I found that even though the work I created in the Shape of Things brief was not directly applicable to my work, all the processes and methodologies were very applicable. This brief helped to expand my practice to a new direction that I believe I would not have accessed had I not been through the process of learning all the techniques that I had previously never explored.

Shape of Things

Week Four:


We created a movable plastic sculpture using plastic bags and balloons. we attached the plastic bags to a big screen and put the balloons inside. We then fanned the screen from underneath to raise the plastic and make the balloons move around inside. This helped us to explore fluidity of a shape and all the elements in which we could interact with it.

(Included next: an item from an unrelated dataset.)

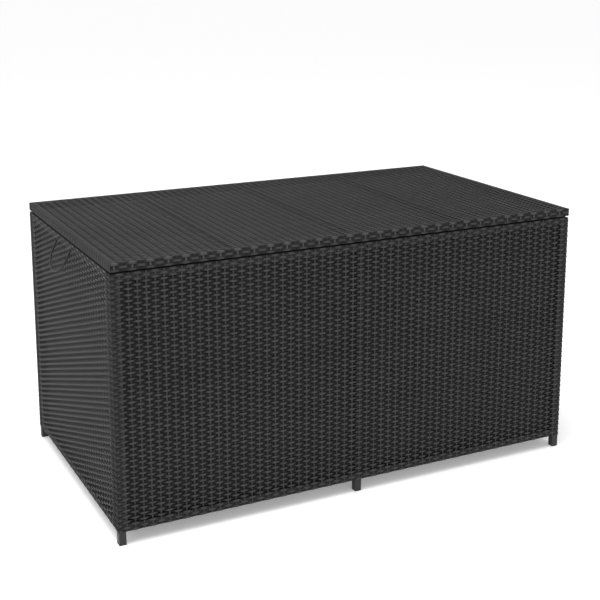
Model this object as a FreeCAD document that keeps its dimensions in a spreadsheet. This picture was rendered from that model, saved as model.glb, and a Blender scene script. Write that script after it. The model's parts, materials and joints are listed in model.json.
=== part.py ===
import FreeCAD, Part
import math
import os

import Sketcher
from FreeCAD import Placement, Rotation, Vector

# Deck storage box: a knock-down chest of steel tube panels covered in woven strand, with a hinged lid.
# X is the width, Y the depth with the back at +Y, Z the height. The origin is on the ground, mid plan.

doc = FreeCAD.newDocument("deck_storage_box")
sheet = doc.addObject("Spreadsheet::Sheet", "sizes")
pieces = []


class Size:
    """A length that carries both its number and its formula in the sheet."""

    def __init__(self, formula, number):
        self.formula = formula
        self.number = number

    def joined(self, sign, other, number):
        return Size(f"({self.formula} {sign} {formula_of(other)})", number)

    def __add__(self, other):
        return self.joined("+", other, self.number + number_of(other))

    def __sub__(self, other):
        return self.joined("-", other, self.number - number_of(other))

    def __mul__(self, other):
        return self.joined("*", other, self.number * number_of(other))

    def __truediv__(self, other):
        return self.joined("/", other, self.number / number_of(other))

    def __neg__(self):
        return self * -1

    __radd__ = __add__
    __rmul__ = __mul__


def number_of(length):
    return length.number if isinstance(length, Size) else length


def formula_of(length):
    return length.formula if isinstance(length, Size) else f"({length})"


def size(alias, number, meaning):
    """Write one driving dimension into the sheet and return it."""
    size.row += 1
    sheet.set(f"A{size.row}", meaning)
    sheet.set(f"B{size.row}", str(number))
    sheet.setAlias(f"B{size.row}", alias)
    return Size(f"sizes.{alias}", number)


size.row = 0

# ---------------------------------------------------------------- driving dimensions, in millimetres
width = size("width", 1470, "overall width of the woven box")
depth = size("depth", 830, "overall depth of the woven box")
height = size("height", 783, "overall height, ground to lid top")
foot_height = size("foot_height", 38, "ground to the lower edge of the woven panels")
lid_gap = size("lid_gap", 3, "open gap between box and lid")
tube = size("tube", 20, "side of the square steel tube")
tube_wall = size("tube_wall", 1.2, "wall of the steel tube")
wrap = size("wrap", 2, "thickness of the strand wrapped round a tube")
field = size("field", 4.5, "thickness of the woven field")
near = size("near", 0.3, "running clearance between pieces that do not press together")
liner = size("liner", 1.2, "thickness of the liner cloth")
liner_gap = size("liner_gap", 0.5, "gap between the liner and the frame behind it")
liner_drop = size("liner_drop", 6, "top of the box down to the hem of the liner")
cap_plate = size("cap_plate", 4, "sole of a foot cap")
cap_plug = size("cap_plug", 15, "plug of a foot cap inside the tube")
cap_bevel = size("cap_bevel", 1.5, "bevel under a foot cap")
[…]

I found that the sound of the plastic rustling created an immersive experience, even more so when paired with lying underneath the screen and watching the balloons move. I didn’t expect it to be as tranquil as it turned out to be.

We then waited till it was dark and turned the sculpture on and projected images on to it. This wan’t quite as successful as we thought and it looked quite alien and different from how we expected it to turn out. I thought it would be much more noisy and overwhelming than it was.

Shape of Things

Week Three:

plaster casting:

I made some bowl like shapes with the help of balloons which I found to have a nice flow and shape to them. I also made some more squiggly shapes using the inside of balloons which I found gave a good physical meaning to quiver. I then tried casting in sand, I created a shape using a paintbrush and then cast into it. I found the result successful and interesting and made me think of tangible ways to create my ideas in a physical sense.